:: WHAT NEEDS TO BE DONE ::
Please repeat, exactly and with nothing added, the lines running from the line that contains "top_ring();" to the line that contains "low, high = Vector((1e9,)", both lines included.

:: DATA SEGMENT ::

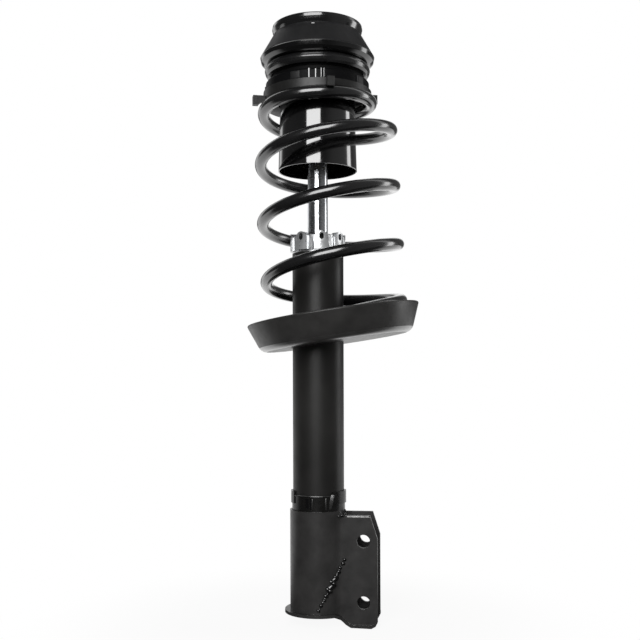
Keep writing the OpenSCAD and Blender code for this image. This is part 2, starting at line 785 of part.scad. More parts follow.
module gland_lobe(radius, z, length) {
    translate([0, 0, z])
        rotate([0, 90, 0])
            cylinder(h = length, r = radius);
    translate([0, -radius, gland_z])
        cube([length, 2 * radius, z - gland_z]);
}

module oval_hole(radius, rise, length) {
    for (side = [-1, 1])
        translate([0, 0, side * rise])
            rotate([0, 90, 0])
                cylinder(h = length, r = radius);
    translate([0, -radius, -rise])
        cube([length, 2 * radius, 2 * rise]);
}

module rod_seal() {
    lip = 1;
    r_in = rod_r + running_gap;
    r_out = gland_recess_d / 2 - seat_gap;
    top_z = gland_recess_z + seal_h;
    color([0.13, 0.13, 0.14])
        rotate_extrude()
            polygon([
                [r_in, gland_recess_z], [r_out, gland_recess_z], [r_out, gland_recess_z + lip],
                [rod_r + 3, top_z - lip], [rod_r + 2, top_z], [r_in, top_z]]);
}

module rod_guide() {
    color([0.55, 0.55, 0.56])
        union() {
            ring(rod_r + running_gap, tube_bore_r - seat_gap, guide_foot_z, guide_top_z);
            ring(rod_r + running_gap, bore_r - seat_gap, guide_foot_z - plug_h, guide_foot_z + 1);
        }
}

module pressure_tube() {
    color([0.6, 0.6, 0.62])
        ring(bore_r, bore_r + bore_tube_t, bore_foot_z, guide_foot_z);
}

module foot_valve() {
    port_r = 2;
    color([0.55, 0.55, 0.56])
        difference() {
            union() {
                cylinder_between(tube_bore_r - seat_gap, foot_valve_z, bore_foot_z);
                cylinder_between(bore_r - seat_gap, bore_foot_z - 1, bore_foot_z + plug_h);
            }
            for (i = [0:3])
                rotate([0, 0, 90 * i])
                    translate([bore_r / 2, 0, foot_valve_z + 4])
                        cylinder(h = foot_valve_h + plug_h, r = port_r);
        }
}

module foot_cap() {
    color([0.07, 0.07, 0.075])
        rotate_extrude()
            polygon(concat(
                [[0, tube_foot_z - foot_cap_h], [tube_r - 4, tube_foot_z - foot_cap_h]],
                arc([tube_r - foot_cap_h, tube_foot_z], foot_cap_h, -70, 0, 5),
                [[0, tube_foot_z]]));
}

// The lower spring seat's pressed section: floor, round corner and sloping wall.
function pan_section(inset, corner) =
    concat(arc([pan_flat_r, pan_corner_r], corner, -90, -pan_lean, 5),
        [[pan_rim_d / 2 - inset / cos(pan_lean), pan_h]]);

module lower_spring_seat() {
    outer = pan_section(0, pan_corner_r);
    inner = pan_section(pan_t, pan_corner_r - pan_t);
    inner_back = [for (i = [len(inner) - 1:-1:0]) inner[i]];
    color([0.07, 0.07, 0.075])
        difference() {
            on_pan()
                rotate_extrude()
                    polygon(concat([[0, 0]], outer, inner_back, [[0, pan_t]]));
            cylinder_between(tube_r + seat_gap, pan_z - 50, pan_rim_z + 50);
        }
}

module seat_collar() {
    color([0.07, 0.07, 0.075])
        difference() {
            ring(tube_r + seat_gap, tube_r + seat_gap + collar_t, collar_z - pan_h, collar_z + collar_h);
            on_pan()
                translate([-pan_rim_d, -pan_rim_d, pan_t - 2 * pan_rim_d])
                    cube(2 * pan_rim_d);
        }
}

module lower_isolator() {
    r = pan_flat_r - soft_gap;
    color([0.1, 0.1, 0.1])
        on_pan()
            ring(r - lower_isolator_w, r, pan_t, pan_t + lower_isolator_t);
}

module coil_spring() {
    color([0.04, 0.04, 0.045])
        rotate([0, 0, pan_turn])
            wire(coil_path, [for (p = coil_path) wire_r], wire_sides);
}

module clip_ring() {
    z = bracket_top_z;
    tab_z = z + clip_h + clip_tab_rise - clip_tab_h;
    r = wrap_in_r;
    front = pan_turn - 90;
    color([0.06, 0.06, 0.065])
        difference() {
            union() {
                ring(r, r + clip_t, z, z + clip_h);
                clip_tab(r, tab_z, front + clip_right_from, front + clip_right_to);
                clip_tab(r, tab_z, front - clip_left_to, front - clip_left_from);
            }
            slot(front - 25, 3.4, z + 3, z + clip_h - 2.5);
            slot(front - 17, 1.6, z + 2, z + clip_h + 1);
            rotate([0, 0, front + 88])
                translate([0, 0, z + clip_h - 2])
                    rotate([0, 90, 0])
                        cylinder(h = tube_d, d = clip_hole_d);
        }
}

// A tab that stands out from the band, between two angles.
module clip_tab(r, z, from, to) {
    rotate([0, 0, from])
        rotate_extrude(angle = to - from)
            translate([r + clip_t / 2, z])
                square([clip_tab_t - clip_t / 2, clip_tab_h]);
}

module slot(angle, width, z_low, z_high) {
    rotate([0, 0, angle])
        translate([tube_r - 2, -width / 2, z_low])
            cube([2 + seat_gap + clip_tab_t + 2, width, z_high - z_low]);
}

// Plan outline of the bracket: a round wrap that folds out into two flat ears.
module wrap_outline(round_r, half_w, fold) {
    centre = [sqrt(pow(round_r + fold, 2) - pow(half_w + fold, 2)), half_w + fold];
    union() {
        circle(r = round_r);
        translate([0, -half_w]) square([ear_reach, 2 * half_w]);
        for (side = [-1, 1])
            scale([1, side])
                difference() {
                    polygon([[0, 0], centre * round_r / (round_r + fold), centre, [centre[0], half_w]]);
                    translate(centre) circle(r = fold);
                }
    }
}

module wrap_prism(grow, ear_grow, z_low, z_high) {
    translate([0, 0, z_low])
        linear_extrude(height = z_high - z_low)
            wrap_outline(wrap_r + grow, ear_width / 2 + ear_grow, fold_r - ear_grow);
}

// Side view of the bracket, from its top edge down to "lift" above its bottom edge.
module side_outline(lift) {
    back = -wrap_r - flare_w - 1;
    lip_z = bracket_foot_z - ear_lip_drop;
    polygon([
        [back, bracket_foot_z + lift], [back, bracket_top_z], [wrap_r - 5, bracket_top_z],
        [wrap_r - 3, ear_top_z], [ear_reach - ear_chamfer_w, ear_top_z],
        [ear_reach, ear_top_z - ear_chamfer_h], [ear_reach, lip_z + 6 + lift],
        [ear_reach - 2, lip_z + 2.2 + lift], [ear_reach - 6, lip_z + lift],
        [ear_reach - 26, lip_z + 0.4 + lift],
        [ear_reach - 31, lip_z + 3.4 + lift], [ear_reach - 36, lip_z + 8.6 + lift],
        [ear_reach - 41, bracket_foot_z + lift]]);
}

module side_cut(lift) {
    rotate([90, 0, 0])
        translate([0, 0, -ear_width])
            linear_extrude(height = 2 * ear_width)
                side_outline(lift);
}

module knuckle_bracket() {
    low = bracket_foot_z - ear_lip_drop - 1;
    color([0.06, 0.06, 0.065])
        difference() {
            union() {
                intersection() {
                    wrap_prism(0, 0, low, bracket_top_z);
                    side_cut(0);
                }
                difference() {
                    intersection() {
                        wrap_prism(flare_w, ear_flare_w, low, bracket_foot_z + 30);
                        side_cut(0);
                    }
                    side_cut(bracket_t);
                }
            }
            translate([0, 0, low - 1])
                linear_extrude(height = bracket_top_z - low + 2)
                    wrap_bore();
            bolt_holes();
        }
}

module wrap_bore() {
    wrap_outline(wrap_in_r, ear_width / 2 - bracket_t, fold_r + bracket_t);
    translate([ear_reach - 1, bracket_t - ear_width / 2])
        square([2, ear_width - 2 * bracket_t]);
}

module bolt_holes() {
    for (z = [bolt_top_z, bolt_top_z - bolt_spacing])
        translate([bolt_reach, -ear_width, z])
            rotate([-90, 0, 0])
                cylinder(h = 2 * ear_width, d = bolt_d);
}

// Where the weld runs: across the ear's flat, over the fold and down the wrap.
function weld_point(s) = let (
    x = mix(weld_top_x, weld_foot_x, s),
    centre_x = sqrt(pow(wrap_r + fold_r, 2) - pow(ear_width / 2 + fold_r, 2)),
    tangent_x = centre_x * wrap_r / (wrap_r + fold_r),
    y = x < tangent_x ? sqrt(wrap_r * wrap_r - x * x)
        : x < centre_x ? ear_width / 2 + fold_r - sqrt(fold_r * fold_r - pow(centre_x - x, 2))
        : ear_width / 2)
    [x, -y, mix(ear_top_z - weld_drop_z, bracket_foot_z + weld_foot_h, s)];

// A lumpy bead, one lump to each drop, cut flush where it meets the sheet.
module weld_bead() {
    steps = 4 * weld_drops;
    path = [for (i = [0:steps]) weld_point(i / steps)];
    radii = [for (i = [0:steps]) weld_d / 2 * (0.86 + 0.14 * sin(90 * i - 90))];
    difference() {
        wire(path, radii, weld_sides);
        wrap_prism(0, 0, bracket_foot_z, bracket_top_z);
    }
}

module front_weld() {
    color([0.08, 0.08, 0.085])
        weld_bead();
}

module rear_weld() {
    color([0.08, 0.08, 0.085])
        mirror([0, 1, 0])
            weld_bead();
}

top_ring();
mount_rubber();
mount_cup();
mount_core();
top_washer();
rod_nut();
upper_race();
piston_rod();
rebound_cushion();
rebound_stop();
upper_shims();
piston();
piston_band();
lower_shims();
piston_nut();
bump_cup();
bump_stop();
bearing_cage();
for (i = [1:ball_count])
    ball(i);
lower_race();
upper_spring_seat();
upper_isolator();
dust_shield();
strut_tube();
gland_nut();
rod_seal();
rod_guide();
pressure_tube();
foot_valve();
foot_cap();
lower_spring_seat();
seat_collar();
lower_isolator();
coil_spring();
clip_ring();
knuckle_bracket();
front_weld();
rear_weld();
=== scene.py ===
import math

import bmesh
import bpy
import numpy as np
from mathutils import Matrix, Vector
from mathutils.kdtree import KDTree


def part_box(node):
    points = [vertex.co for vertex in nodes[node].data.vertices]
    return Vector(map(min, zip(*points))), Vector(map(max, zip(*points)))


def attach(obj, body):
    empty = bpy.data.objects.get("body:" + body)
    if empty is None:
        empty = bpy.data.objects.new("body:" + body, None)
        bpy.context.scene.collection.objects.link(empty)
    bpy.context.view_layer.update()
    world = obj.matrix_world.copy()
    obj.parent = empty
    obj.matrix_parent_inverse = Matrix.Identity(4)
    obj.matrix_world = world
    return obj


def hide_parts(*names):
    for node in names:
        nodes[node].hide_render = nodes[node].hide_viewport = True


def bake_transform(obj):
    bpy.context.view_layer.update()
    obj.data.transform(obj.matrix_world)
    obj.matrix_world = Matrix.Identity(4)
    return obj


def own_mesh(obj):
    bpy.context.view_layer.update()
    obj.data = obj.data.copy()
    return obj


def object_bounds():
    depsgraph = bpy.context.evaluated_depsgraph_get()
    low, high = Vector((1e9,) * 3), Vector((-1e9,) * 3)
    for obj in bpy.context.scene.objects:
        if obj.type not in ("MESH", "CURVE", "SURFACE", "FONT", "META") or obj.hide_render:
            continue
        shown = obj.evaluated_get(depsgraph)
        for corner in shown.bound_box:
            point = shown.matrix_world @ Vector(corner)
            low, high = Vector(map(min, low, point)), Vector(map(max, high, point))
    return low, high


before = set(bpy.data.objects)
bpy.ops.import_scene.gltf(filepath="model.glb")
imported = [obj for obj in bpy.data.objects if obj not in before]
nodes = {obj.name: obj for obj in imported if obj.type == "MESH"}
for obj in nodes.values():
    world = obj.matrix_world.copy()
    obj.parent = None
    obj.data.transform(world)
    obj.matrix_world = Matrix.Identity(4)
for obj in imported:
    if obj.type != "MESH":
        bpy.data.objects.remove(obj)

cad_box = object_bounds()
MM = 0.001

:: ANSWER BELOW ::
top_ring();
mount_rubber();
mount_cup();
mount_core();
top_washer();
rod_nut();
upper_race();
piston_rod();
rebound_cushion();
rebound_stop();
upper_shims();
piston();
piston_band();
lower_shims();
piston_nut();
bump_cup();
bump_stop();
bearing_cage();
for (i = [1:ball_count])
    ball(i);
lower_race();
upper_spring_seat();
upper_isolator();
dust_shield();
strut_tube();
gland_nut();
rod_seal();
rod_guide();
pressure_tube();
foot_valve();
foot_cap();
lower_spring_seat();
seat_collar();
lower_isolator();
coil_spring();
clip_ring();
knuckle_bracket();
front_weld();
rear_weld();
=== scene.py ===
import math

import bmesh
import bpy
import numpy as np
from mathutils import Matrix, Vector
from mathutils.kdtree import KDTree


def part_box(node):
    points = [vertex.co for vertex in nodes[node].data.vertices]
    return Vector(map(min, zip(*points))), Vector(map(max, zip(*points)))


def attach(obj, body):
    empty = bpy.data.objects.get("body:" + body)
    if empty is None:
        empty = bpy.data.objects.new("body:" + body, None)
        bpy.context.scene.collection.objects.link(empty)
    bpy.context.view_layer.update()
    world = obj.matrix_world.copy()
    obj.parent = empty
    obj.matrix_parent_inverse = Matrix.Identity(4)
    obj.matrix_world = world
    return obj


def hide_parts(*names):
    for node in names:
        nodes[node].hide_render = nodes[node].hide_viewport = True


def bake_transform(obj):
    bpy.context.view_layer.update()
    obj.data.transform(obj.matrix_world)
    obj.matrix_world = Matrix.Identity(4)
    return obj


def own_mesh(obj):
    bpy.context.view_layer.update()
    obj.data = obj.data.copy()
    return obj


def object_bounds():
    depsgraph = bpy.context.evaluated_depsgraph_get()
    low, high = Vector((1e9,) * 3), Vector((-1e9,) * 3)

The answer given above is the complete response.